Владимир Глоцер
Настоящее имя: Владимир Глоцер
Об исполнителе:
Russian literary critic, scholar, screenwriter, and essayist (27 July 1931, Moscow, USSR — 19 April 2009, Moscow, Russia). Vladimir Glotzer is best known for his extensive research and publications of the early-Soviet era avantgardists and neo-futurists, most notably, OBeRIu group (the "Union of Real Art;" ОБэРИу, Объединение Реального Искусства in Russian), including Daniil Charms, Alexander Vvedensky and Nikolay Oleynikov. In the 1990 and 2000s, he was heavily criticized as an official representative of Alexander Vvedensky's estate, effectively blocking any writer's publications and aggressively prosecuting several publishers. Vladimir Glotser began his career as a secretary for Korney Chukovsky and Samuil Marshak.
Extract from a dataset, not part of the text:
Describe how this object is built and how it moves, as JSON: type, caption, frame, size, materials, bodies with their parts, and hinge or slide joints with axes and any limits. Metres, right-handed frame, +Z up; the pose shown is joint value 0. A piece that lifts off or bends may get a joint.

Between the 1950s and 1970s, he was a head of a literary studio at the Lomonosov Children's Library. Glotser also directed numerous radio plays, with over 50 children's LPs and 10" records released by Melodiya. In modern Russia, Vladimir Glotser focused on early-Soviet experimental literature, primarily Daniil Charms and Alexander Vvedensky. In the 1980s, he assembled and published memoirs of renowned painter Alisa Poret (1902—1984), which served as one of the primary biographical sources on Kharms. In 1996, he tracked down the writer's second wife, Marina Durnovo (née Malich; 1909—2002), who escaped the Soviet Union after Daniil Charms passed away in 1942 and lived in Venezuela at the time. Glotser taped a series of interviews with Marina, subsequently published as a critically acclaimed My husband Daniil Kharms memoir in 2000. Since the early 1990s, Vladimir Glotser had officially represented Alexander Vvedensky's estate. His approach was heavily criticized, as Glotser effectively made the writer's texts unavailable by demanding non-negotiable and unreasonable royalties and threatening legal action for unauthorized publications. Moreso, Glotser sued several companies for pre-existing material. According to renowned philologist Mikhail Meilakh (who co-published a four-volume "samizdat" edition by Daniil Charms in Bremen, Germany, in 1978–88), Glotser's lawsuit against "Sovetsky Pisatel" printing house for '94 OBeRIu Poets book drove the publisher out of business.